Since Hugo, there have been significant improvements in weather forecasting, building codes and communication technology, including cellphones and personal computers. Together, they suggest coastal residents would be better prepared for another major hurricane.

Local leaders say, too, that, many improvements have been made to emergency planning in coastal South Carolina.

Most notably, evacuation routes have been made more efficient, and there is a greater sense of cooperation between local agencies and governments, especially in coordinating storm preparation plans and responses.

In Charleston County today, most storm shelters are concentrated inland at schools in North Charleston. Should a big storm strike again, that’s where McClellanville’s residents would seek refuge.

Never again would residents be sent to a flood-prone area.

It turned out that a mistake had been made when Lincoln High was designated a storm shelter. The school, just a quarter-mile from the Intracoastal Waterway, was wrongly thought to stand at a much higher elevation.

These days, it is clean and dry, bearing no sign of the calamity and near-tragedy that occurred 25 years ago — with one exception.

Right outside the cafeteria is a plaque, mounted slightly above eye level, marking the high-water line of the storm surge.

The plaque is one of the few visible testaments to Hurricane Hugo.
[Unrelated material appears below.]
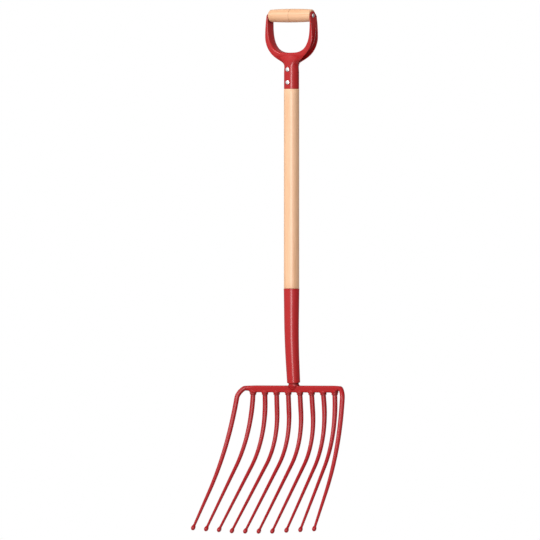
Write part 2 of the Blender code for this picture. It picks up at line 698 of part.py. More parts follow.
def tine_path(number, pitches, bend):
    """Route of a tine to its tip, how far along it the body starts, and its seat's place and heading."""
    middle, _, _ = head_frame()
    if is_outer(number):
        seat, heading = bar_end(number)
        line = tine_line(pitches, bend, middle - Vector((0, OUTER_FORWARD, 0)))
        line = [point for point in line if middle.z - point.z >= CORNER_END_DROP]
        down = (line[1] - line[0]).normalized()
        lead = [seat + heading * along for along in (-SPIGOT_LENGTH, 0.0, CORNER_LEAD / 2)]
        corner = corner_curve(seat + heading * CORNER_LEAD, heading, line[0], down)
        route = Path(lead + corner + line[1:], (0, 0, 1))
        return route, SPIGOT_LENGTH + GAP, seat, heading
    path = bar_path()
    distance = np.interp(pitches * TINE_PITCH, path.points[:, 0], path.marks)
    route = Path(tine_line(pitches, bend, path.frame(distance)[0]), (1, 0, 0))
    boss_end = (BAR_HEIGHT / 2 + BOSS_LENGTH) / math.cos(math.radians(bend["lean"]) + HEAD_LEAN)
    seat, _, _, heading = route.frame(boss_end)
    return route, boss_end + GAP, seat, heading


def rod_radius(distance, full, length, thinning):
    """Radius of a tine's rod, which thins from the end of its full stretch to its ball."""
    share = max(0.0, distance - full) / (length - full)
    return (TINE_DIAMETER - (TINE_DIAMETER - TINE_NECK_DIAMETER) * share ** thinning) / 2


def ball_radius(past_widest):
    """Radius of the ball at a distance past its widest place, before it negative."""
    reach = BALL_NOSE if past_widest > 0 else BALL_TAIL
    return BALL_DIAMETER / 2 * math.sqrt(max(0.0, 1 - (past_widest / reach) ** 2))


def make_tine(number, pitches, bend, paint):
    route, start, _, _ = tine_path(number, pitches, bend)
    spigot = SPIGOT_DIAMETER / 2
    spigot_end = start - SPIGOT_LENGTH + GAP
    full = start + TINE_FULL_LENGTH
    widest = route.length - BALL_NOSE
    profile = [(spigot_end, spigot - SPIGOT_CHAMFER), (spigot_end + SPIGOT_CHAMFER, spigot), (start, spigot)]
    for distance in route.stations(start, widest - BALL_TAIL):
        profile.append((distance, rod_radius(distance, full, route.length, bend["thinning"])))
    ball = [-BALL_TAIL * share for share in BALL_TAIL_SHARES]
    ball += [BALL_NOSE * share for share in BALL_NOSE_SHARES]
    for past in ball:
        rod = rod_radius(widest + past, full, route.length, bend["thinning"]) if past < 0 else 0.0
        profile.append((widest + past, max(rod, ball_radius(past))))
    sections = [route.section(distance, circle(radius, ROD_SIDES)) for distance, radius in profile]
    lofted(f"tine_{number:02d}", sections, paint)


def bar_section(path, distance):
    """The bar is rectangular with soft corners, and thins to a round stub at each end."""
    arc = BAR_END_RADIUS * BAR_END_TURN
    past = min(distance, path.length - distance)
    share = min(1.0, past / arc)
    drop = min(1.0, max(0.0, (past - STUB_HEIGHT_LENGTH) / FILLET_LENGTH))
    height = STUB_DIAMETER + (BAR_HEIGHT - STUB_DIAMETER) * (1 - math.sqrt(1 - drop * drop))
    depth = STUB_DIAMETER + (BAR_DEPTH - STUB_DIAMETER) * share
    corner = STUB_DIAMETER / 2 + (BAR_CORNER_RADIUS - STUB_DIAMETER / 2) * share
    rise = (BAR_HEIGHT - height) / 2
    return path.section(distance, [(u, v + rise) for u, v in rounded_rectangle(depth, height, corner)])


def make_hub(paint):
    """Tang in the tube, neck, and the hub that flares into the bar's top and runs out on its faces."""
    middle, up, back = head_frame()
    tang = socket_outer_radius(1.0) - SOCKET_WALL - GAP
    neck = NECK_DIAMETER / 2
    half = BAR_HEIGHT / 2
    tube_end = half + NECK_HEIGHT
    profile = [
        (tube_end + TANG_LENGTH, tang - TANG_CHAMFER, tang - TANG_CHAMFER),
        (tube_end + TANG_LENGTH - TANG_CHAMFER, tang, tang),
        (tube_end, tang, tang),
        (tube_end - (tang - neck), neck, neck),
        (tube_end - NECK_STRAIGHT_HEIGHT, neck, neck),
        (half - HUB_SINK, HUB_WIDTH / 2, HUB_DEPTH / 2),
        (half - BAR_CORNER_RADIUS, HUB_WIDTH / 2 - BAR_CORNER_RADIUS, HUB_SHOULDER_DEPTH / 2),
        (0.0, HUB_WIDTH / 4 + HUB_FOOT_WIDTH / 4, (neck + HUB_FOOT_DEPTH / 2) / 2),
        (-half + BAR_CORNER_RADIUS, HUB_FOOT_WIDTH / 2, HUB_FOOT_DEPTH / 2),
    ]
    sections = []
    for height, half_width, half_depth in profile:
        flatness = half_depth / half_width
        sections.append([middle + up * height + Vector((u, 0, 0)) + back * v * flatness
                         for u, v in circle(half_width, ROUND_STEPS)])
    return lofted("crossbar_hub", sections, paint)


def make_boss(number, place, heading, paint):
    """A short collar under the bar, which flares where it meets it."""
    root = BOSS_ROOT_DIAMETER / 2
    tip = BOSS_DIAMETER / 2
    profile = [(0.0, 0.0), (tip, 0.0)]
    for share in BOSS_FLARE_SHARES:
        profile.append((tip + (root - tip) * (1 - math.sqrt(1 - share * share)), -BOSS_LENGTH * share))
    top = -BOSS_LENGTH - BOSS_REACH
    profile += [(root / 2, top), (0.0, top)]
    return turned(f"boss_{number:02d}", profile, lying(heading, place), paint, ROD_SIDES)


def make_crossbar(paint):
    path = bar_path()
    arc = BAR_END_RADIUS * BAR_END_TURN
    fillet = [STUB_HEIGHT_LENGTH + FILLET_LENGTH * share for share in FILLET_SHARES]
    stations = [0.0] + fillet + list(np.linspace(fillet[-1], arc, BAR_END_STATIONS)[1:])
    stations += [path.length - distance for distance in reversed(stations)]
    bar = lofted("crossbar", [bar_section(path, distance) for distance in stations], paint)
    combine(bar, make_hub(paint), "UNION")
    drill = SPIGOT_DIAMETER / 2 + GAP
    deep = -SPIGOT_LENGTH - GAP
    profile = [(0.0, deep), (drill, deep), (drill, DRILL_START), (0.0, DRILL_START)]
    half_step = Matrix.Rotation(math.pi / ROD_SIDES, 4, "Z")
    for number, pitches, bend in tine_places():
        _, _, place, heading = tine_path(number, pitches, bend)
        if not is_outer(number):
            combine(bar, make_boss(number, place, heading, paint), "UNION")
        combine(bar, turned(f"drill_{number:02d}", profile, lying(heading, place) @ half_step, paint,
                            ROD_SIDES), "DIFFERENCE")


def build():
    clear_scene()
    paint = make_material("red_paint", (0.52, 0.03, 0.035), 0.32, 0.0)
    wood = make_material("pale_wood", (0.86, 0.62, 0.38), 0.55, 0.0)
    steel = make_material("bright_steel", (0.82, 0.82, 0.82), 0.28, 1.0)
    make_grip(wood, steel)
    make_yoke(paint)
    make_yoke_rivets(steel)
    make_shaft(wood)
    make_socket(paint, steel)
    make_crossbar(paint)
    for number, pitches, bend in tine_places():
        make_tine(number, pitches, bend, paint)


build()
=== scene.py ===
import bisect
import math

import bmesh
import bpy
from mathutils import Matrix, Vector


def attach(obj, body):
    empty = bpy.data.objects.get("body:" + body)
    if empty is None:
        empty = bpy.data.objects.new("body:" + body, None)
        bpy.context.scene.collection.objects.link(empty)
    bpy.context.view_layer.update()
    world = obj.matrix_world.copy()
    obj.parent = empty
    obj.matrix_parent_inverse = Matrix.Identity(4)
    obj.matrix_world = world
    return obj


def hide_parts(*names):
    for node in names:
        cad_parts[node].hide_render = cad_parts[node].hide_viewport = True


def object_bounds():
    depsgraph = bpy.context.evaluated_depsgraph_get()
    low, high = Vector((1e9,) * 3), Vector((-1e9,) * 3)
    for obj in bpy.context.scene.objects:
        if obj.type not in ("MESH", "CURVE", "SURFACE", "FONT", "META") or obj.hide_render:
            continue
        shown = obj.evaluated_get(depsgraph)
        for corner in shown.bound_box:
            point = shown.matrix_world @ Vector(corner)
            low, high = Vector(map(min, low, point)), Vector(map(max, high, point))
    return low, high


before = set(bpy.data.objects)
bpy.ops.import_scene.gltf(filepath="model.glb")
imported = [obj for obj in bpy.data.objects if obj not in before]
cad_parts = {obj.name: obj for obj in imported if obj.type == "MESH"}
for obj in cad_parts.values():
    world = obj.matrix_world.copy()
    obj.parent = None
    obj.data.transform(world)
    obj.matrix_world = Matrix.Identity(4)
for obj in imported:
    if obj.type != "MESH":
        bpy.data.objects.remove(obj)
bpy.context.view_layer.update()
print("frame loaded:", len(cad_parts), "nodes")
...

Since that ferocious night the storm came through, McClellanville has reverted to the sleepy, small-town existence its residents cherish. Hugo has become a somewhat distant memory, its details no longer so sharply recalled or as avidly discussed.

Instead, Hugo has become part of history. But, like the coffins the storm caused to come out of the ground, it has the ability to suddenly resurface. For Leland and many others residents, Hugo has a tendency to pop back into minds “every time something starts twirling in the ocean.”

“'Til we’re all gone,” says the mayor, “it will still be on our minds.”